- _EXERCISE PROMPT_:
Find each line with the string "materials" and report it.

Entries from a dataset:
+++

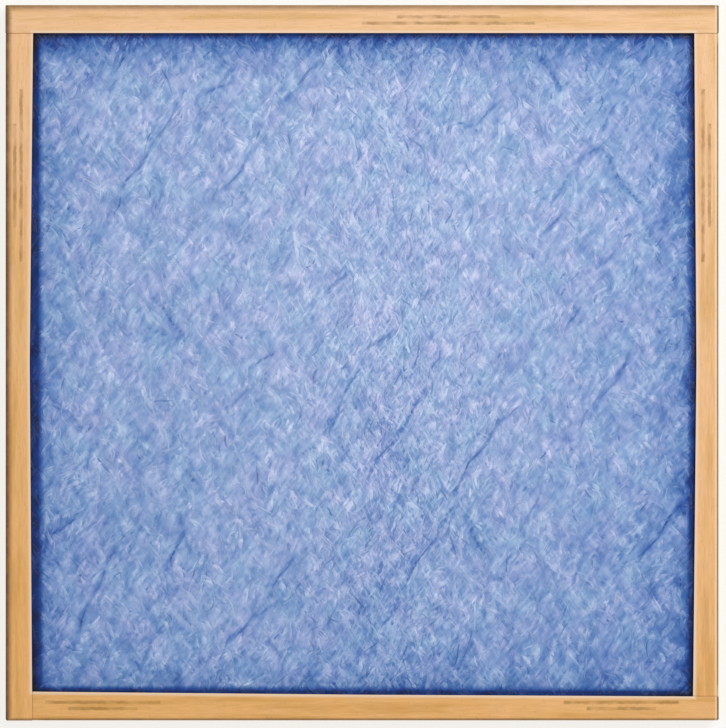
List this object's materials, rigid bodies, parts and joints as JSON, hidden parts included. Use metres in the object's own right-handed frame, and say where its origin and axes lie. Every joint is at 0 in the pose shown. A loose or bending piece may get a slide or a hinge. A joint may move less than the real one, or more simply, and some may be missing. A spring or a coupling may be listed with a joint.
{
  "type": "fiberglass furnace filter",
  "caption": "Flat square furnace air filter: a blue spun-glass pad held in a folded brown paperboard frame with lapped corners, for a slide-in filter slot.",
  "frame": {"origin": "middle of the back face that the filter lies on, on the plane of the back flanges' outer surface", "axes": "+Z from the back face to the front face that air enters, +X towards the right side and +Y towards the top side as the picture shows them"},
  "size_m": [0.4952, 0.497, 0.0222],
  "materials": {
    "paperboard": "uncoated brown paperboard, folded, with cut edges",
    "spun_glass": "blue spun-glass strands, open and matt with a slight glint"
  },
  "bodies": {
    "root": {"frame": "paperboard", "media_pad": "spun_glass"}
  },
  "joints": []
}
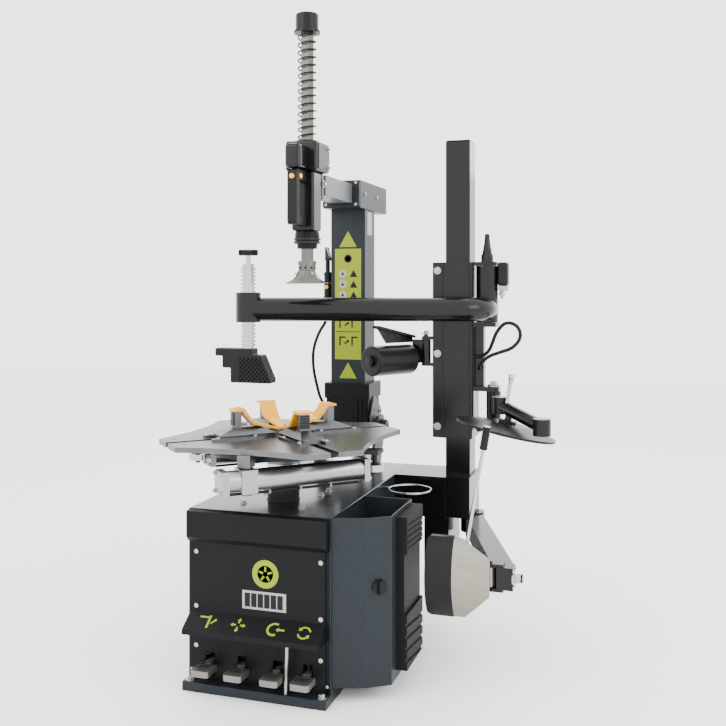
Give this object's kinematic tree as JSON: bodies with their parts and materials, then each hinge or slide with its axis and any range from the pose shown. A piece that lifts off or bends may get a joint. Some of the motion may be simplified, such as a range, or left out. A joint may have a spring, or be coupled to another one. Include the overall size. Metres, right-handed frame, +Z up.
{
  "type": "tire changer machine",
  "caption": "Tilting-column tyre changer: cabinet with pedals, clamping turntable, mount head on a hex shaft, helper arm with presser, roller and disc, and a side bead breaker.",
  "frame": {"origin": "on the floor, at the centre of the four floor anchor holes", "axes": "+X to the right of the machine, towards the bead breaker; +Y from the pedals to the tilting column; +Z up"},
  "size_m": [1.1833, 1.3222, 2.185],
  "materials": {
    "cabinet_paint": "semi-gloss anthracite powder coat",
    "top_gloss": "glossy dark enamel",
    "black_cover": "satin black moulded cover",
    "zinc": "zinc plated",
    "table_steel": "milled steel",
    "dark_steel": "dark oiled steel",
    "jaw_yellow": "yellow-orange enamel",
    "satin_aluminium": "satin aluminium",
    "chrome": "hard chrome",
    "arm_black": "gloss black enamel",
    "pad_rubber": "moulded rubber",
    "spring_steel": "black spring steel",
    "blade_steel": "brushed beige steel",
    "pedal_metal": "cast pedal, satin",
    "button_yellow": "yellow button",
    "grip_black": "black moulded grip",
    "nylon_black": "black nylon",
    "hose_black": "black air hose",
    "light_grey_cast": "light grey cast arm"
  },
  "bodies": {
    "cabinet": {"base_frame": "cabinet_paint", "side_panels": "cabinet_paint", "rear_panel": "cabinet_paint", "front_panel": "black_cover", "front_hood": "black_cover", "pedal_hood": "black_cover", "fasteners": "zinc", "top_plate": "top_gloss", "side_box": "cabinet_paint", "wheel_pad": "pad_rubber", "gearbox": "dark_steel", "drive_motor": "satin_aluminium", "column_bracket": "dark_steel", "tilt_barrel": "satin_aluminium", "assist_beam": "arm_black", "assist_column": "arm_black", "bucket_ring": "chrome"},
    "turntable": {"table_plate": "table_steel", "table_hub": "table_steel"},
    "cam": {"cam_disc": "dark_steel"},
    "column": {"column_foot": "cabinet_paint", "column_tube": "cabinet_paint", "head_shell": "cabinet_paint", "air_gun": "nylon_black", "air_hose": "hose_black"},
    "gun_trigger": {"gun_button": "button_yellow"},
    "tilt_ram": {"tilt_rod": "chrome"},
    "reach_arm": {"slide_arm": "light_grey_cast", "tool_head_body": "arm_black", "operator_grip": "grip_black"},
    "lock_key": {"lock_button": "button_yellow"},
    "release_key": {"release_button": "button_yellow"},
    "tool_shaft": {"hex_shaft": "zinc", "mount_head": "table_steel", "return_spring": "spring_steel"},
    "carriage": {"carriage_sleeve": "arm_black", "pivot_post": "arm_black", "loop_hose": "hose_black"},
    "swing_arm": {"upper_arm": "arm_black"},
    "presser": {"presser_rod": "chrome", "presser_foot": "nylon_black"},
    "roller_carrier": {"roller_arm": "arm_black"},
    "roller_drum": {"roller": "nylon_black"},
    "disc_carrier": {"disc_arm": "arm_black"},
    "dish": {"bead_disc": "nylon_black"},
    "breaker_arm": {"bead_arm": "arm_black"},
    "breaker_blade": {"bead_blade": "blade_steel"},
    "switch_handle": {"switch_knob": "nylon_black"},
    "jaw_1_slide": {"jaw_1": "jaw_yellow"},
    "pedal_1_lever": {"pedal_1": "pedal_metal"},
    "jaw_2_slide": {"jaw_2": "jaw_yellow"},
    "pedal_2_lever": {"pedal_2": "pedal_metal"},
    "jaw_3_slide": {"jaw_3": "jaw_yellow"},
    "pedal_3_lever": {"pedal_3": "pedal_metal"},
    "jaw_4_slide": {"jaw_4": "jaw_yellow"},
    "pedal_4_lever": {"pedal_4": "pedal_metal"},
    "ram_1": {"clamp_barrel_1": "satin_aluminium"},
    "ram_rod_1": {"clamp_rod_1": "chrome"},
    "ram_2": {"clamp_barrel_2": "satin_aluminium"},
    "ram_rod_2": {"clamp_rod_2": "chrome"}
  },
  "joints": [
    {"name": "turntable_spin", "type": "hinge", "parent": "cabinet", "child": "turntable", "pos_m": [0, -0.24, 0.6], "axis": [0, 0, 1], "continuous": true},
    {"name": "jaw_1_travel", "type": "slide", "parent": "turntable", "child": "jaw_1_slide", "axis": [0.7071, 0.7071, 0], "range_m": [0, 0.15]},
    {"name": "jaw_2_travel", "type": "slide", "parent": "turntable", "child": "jaw_2_slide", "axis": [-0.7071, 0.7071, 0], "range_m": [0, 0.15]},
    {"name": "jaw_3_travel", "type": "slide", "parent": "turntable", "child": "jaw_3_slide", "axis": [-0.7071, -0.7071, 0], "range_m": [0, 0.15]},
    {"name": "jaw_4_travel", "type": "slide", "parent": "turntable", "child": "jaw_4_slide", "axis": [0.7071, -0.7071, 0], "range_m": [0, 0.15]},
    {"name": "cam_turn", "type": "hinge", "parent": "turntable", "child": "cam", "pos_m": [0, -0.24, 0.7], "axis": [0, 0, 1], "range_deg": [0, 40]},
    {"name": "ram_1_swing", "type": "hinge", "parent": "turntable", "child": "ram_1", "pos_m": [0.00796, -0.5439, 0.672], "axis": [0, 0, 1], "range_deg": [0, 20.36]},
    {"name": "ram_1_stroke", "type": "slide", "parent": "ram_1", "child": "ram_rod_1", "axis": [0.7049, 0.7093, 0], "range_m": [0, 0.12507]},
    {"name": "ram_2_swing", "type": "hinge", "parent": "turntable", "child": "ram_2", "pos_m": [-0.00796, 0.0639, 0.672], "axis": [0, 0, 1], "range_deg": [0, 20.36]},
    {"name": "ram_2_stroke", "type": "slide", "parent": "ram_2", "child": "ram_rod_2", "axis": [-0.7049, -0.7093, 0], "range_m": [0, 0.12507]},
    {"name": "column_tilt", "type": "hinge", "parent": "cabinet", "child": "column", "pos_m": [0, 0.47, 0.69], "axis": [-1, 0, 0], "range_deg": [0, 25]},
    {"name": "tilt_ram_stroke", "type": "slide", "parent": "cabinet", "child": "tilt_ram", "axis": [0, 0, -1], "range_m": [0, 0.0483]},
    {"name": "gun_trigger_press", "type": "slide", "parent": "column", "child": "gun_trigger", "axis": [0, 1, 0], "range_m": [0, 0.004], "stiffness_N_per_m": 900, "springref_m": -0.003},
    {"name": "reach_arm_slide", "type": "slide", "parent": "column", "child": "reach_arm", "axis": [0, -1, 0], "range_m": [0, 0.2]},
    {"name": "lock_button_press", "type": "slide", "parent": "reach_arm", "child": "lock_key", "axis": [0, 1, 0], "range_m": [0, 0.004], "stiffness_N_per_m": 900, "springref_m": -0.003},
    {"name": "release_button_press", "type": "slide", "parent": "reach_arm", "child": "release_key", "axis": [-1, 0, 0], "range_m": [0, 0.004], "stiffness_N_per_m": 900, "springref_m": -0.003},
    {"name": "tool_shaft_slide", "type": "slide", "parent": "reach_arm", "child": "tool_shaft", "axis": [0, 0, 1], "range_m": [-0.27, 0], "stiffness_N_per_m": 500, "springref_m": 0.4, "deforming": ["return_spring"]},
    {"name": "pedal_1_press", "type": "hinge", "parent": "cabinet", "child": "pedal_1_lever", "pos_m": [-0.158, -0.38, 0.08], "axis": [1, 0, 0], "range_deg": [0, 11], "stiffness_Nm_per_rad": 25, "springref_deg": -14.32},
    {"name": "pedal_2_press", "type": "hinge", "parent": "cabinet", "child": "pedal_2_lever", "pos_m": [-0.05, -0.38, 0.08], "axis": [1, 0, 0], "range_deg": [0, 11], "stiffness_Nm_per_rad": 25, "springref_deg": -14.32},
    {"name": "pedal_3_press", "type": "hinge", "parent": "cabinet", "child": "pedal_3_lever", "pos_m": [0.067, -0.38, 0.08], "axis": [1, 0, 0], "range_deg": [0, 11], "stiffness_Nm_per_rad": 25, "springref_deg": -14.32},
    {"name": "pedal_4_press", "type": "hinge", "parent": "cabinet", "child": "pedal_4_lever", "pos_m": [0.164, -0.38, 0.08], "axis": [1, 0, 0], "range_deg": [0, 11], "stiffness_Nm_per_rad": 25, "springref_deg": -14.32},
    {"name": "carriage_lift", "type": "slide", "parent": "cabinet", "child": "carriage", "axis": [0, 0, 1], "range_m": [-0.06, 0.15]},
    {"name": "upper_arm_swing", "type": "hinge", "parent": "carriage", "child": "swing_arm", "pos_m": [0.563, 0.34, 1.2], "axis": [0, 0, 1], "range_deg": [0, 55]},
    {"name": "presser_slide", "type": "slide", "parent": "swing_arm", "child": "presser", "axis": [0, 0, 1], "range_m": [-0.05, 0.085]},
    {"name": "roller_arm_swing", "type": "hinge", "parent": "carriage", "child": "roller_carrier", "pos_m": [0.34, 0.31, 1], "axis": [0, 0, 1], "range_deg": [-30, 40]},
    {"name": "roller_spin", "type": "hinge", "parent": "roller_carrier", "child": "roller_drum", "pos_m": [0.235, 0.2, 0.975], "axis": [-0.5251, -0.8511, 0], "continuous": true},
    {"name": "disc_arm_swing", "type": "hinge", "parent": "carriage", "child": "disc_carrier", "pos_m": [0.59, 0.32, 0.8], "axis": [0, 0, 1], "range_deg": [-24, 60]},
    {"name": "bead_disc_spin", "type": "hinge", "parent": "disc_carrier", "child": "dish", "pos_m": [0.665, 0.13, 0.756], "axis": [0.2062, 0.0658, 0.9763], "continuous": true},
    {"name": "bead_arm_swing", "type": "hinge", "parent": "cabinet", "child": "breaker_arm", "pos_m": [0.495, 0.41, 0.363], "axis": [0, 0, 1], "range_deg": [0, 35]},
    {"name": "bead_blade_swivel", "type": "hinge", "parent": "breaker_arm", "child": "breaker_blade", "pos_m": [0.672, -0.234, 0.363], "axis": [0, 0, 1], "range_deg": [-8, 12]},
    {"name": "switch_turn", "type": "hinge", "parent": "cabinet", "child": "switch_handle", "pos_m": [0.366, -0.3775, 0.344], "axis": [0.5752, -0.818, 0], "range_deg": [-60, 60]}
  ],
  "couplings": [
    {"joint": "jaw_2_travel", "follows": "jaw_1_travel", "ratio": 1},
    {"joint": "jaw_3_travel", "follows": "jaw_1_travel", "ratio": 1},
    {"joint": "jaw_4_travel", "follows": "jaw_1_travel", "ratio": 1},
    {"joint": "cam_turn", "follows": "jaw_1_travel", "rad_per_m": 4.6542},
    {"joint": "ram_1_swing", "follows": "jaw_1_travel", "rad_per_m": 2.3626},
    {"joint": "ram_1_stroke", "follows": "jaw_1_travel", "ratio": 0.83047},
    {"joint": "ram_2_swing", "follows": "jaw_1_travel", "rad_per_m": 2.3626},
    {"joint": "ram_2_stroke", "follows": "jaw_1_travel", "ratio": 0.83047},
    {"joint": "tilt_ram_stroke", "follows": "column_tilt", "m_per_rad": 0.10848}
  ]
}
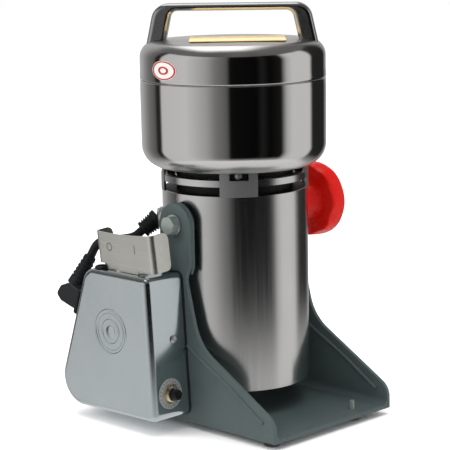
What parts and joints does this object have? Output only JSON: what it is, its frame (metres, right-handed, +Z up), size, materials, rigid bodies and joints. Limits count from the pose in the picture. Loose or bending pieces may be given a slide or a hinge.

+++

- _TASK RESULT_:
List this object's materials, rigid bodies, parts and joints as JSON, hidden parts included. Use metres in the object's own right-handed frame, and say where its origin and axes lie. Every joint is at 0 in the pose shown. A loose or bending piece may get a slide or a hinge. A joint may move less than the real one, or more simply, and some may be missing. A spring or a coupling may be listed with a joint.
  "materials": {
Give this object's kinematic tree as JSON: bodies with their parts and materials, then each hinge or slide with its axis and any range from the pose shown. A piece that lifts off or bends may get a joint. Some of the motion may be simplified, such as a range, or left out. A joint may have a spring, or be coupled to another one. Include the overall size. Metres, right-handed frame, +Z up.
  "materials": {
What parts and joints does this object have? Output only JSON: what it is, its frame (metres, right-handed, +Z up), size, materials, rigid bodies and joints. Limits count from the pose in the picture. Loose or bending pieces may be given a slide or a hinge.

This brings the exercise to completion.